Oh well. Yesterday it was film correspondent Garry Maddox's turn, before the Sydney premiere of A History of Violence.

Since he played the noble Aragorn in The Lord of the Rings trilogy, which he likens to going to "mythology-slash-history-slash-film-making university", things have changed for Mortensen. He's made People magazine's 50 Most Beautiful People list and been given the chance to star in his own movies.

"I'd been working for going on 20 years before I was allowed to play Aragorn but, certainly, the overwhelming success of those movies changed things for me and for everyone else involved."

As many of the aforementioned women would know, Mortensen's got more than one trick in his bag. Outside acting, he's a poet, painter, photographer, jazz musician and publisher.

"I see them as all being united really ... painting, writing, photography, even going to see a movie," he told the Herald.

"It's how you do it. To me, it's all an effort at some level to be present, and to take in what's going on, and to be somewhat thoughtful about it."
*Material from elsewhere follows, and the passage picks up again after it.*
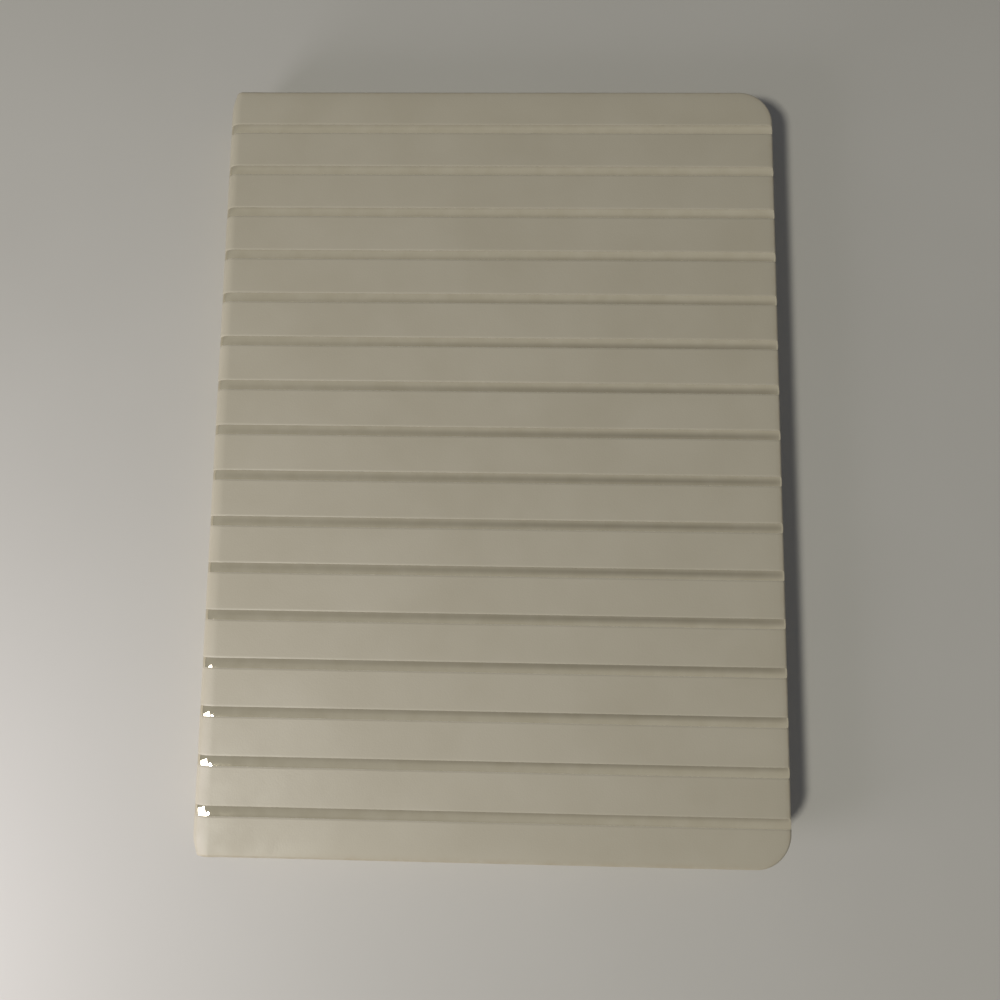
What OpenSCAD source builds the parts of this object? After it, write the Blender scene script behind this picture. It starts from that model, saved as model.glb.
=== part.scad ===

His new flick, directed by David Cronenberg (The Fly, Dead Ringers, Naked Lunch), is up for two Oscars next week. Mortensen describes it as "an anti-violence movie" that will be taught in film schools for years.

"Cronenberg is a great student of human behaviour ... He's like Dracula, who says, 'Come in of your own free will' - and you do, and you're in his crazy castle until you leave."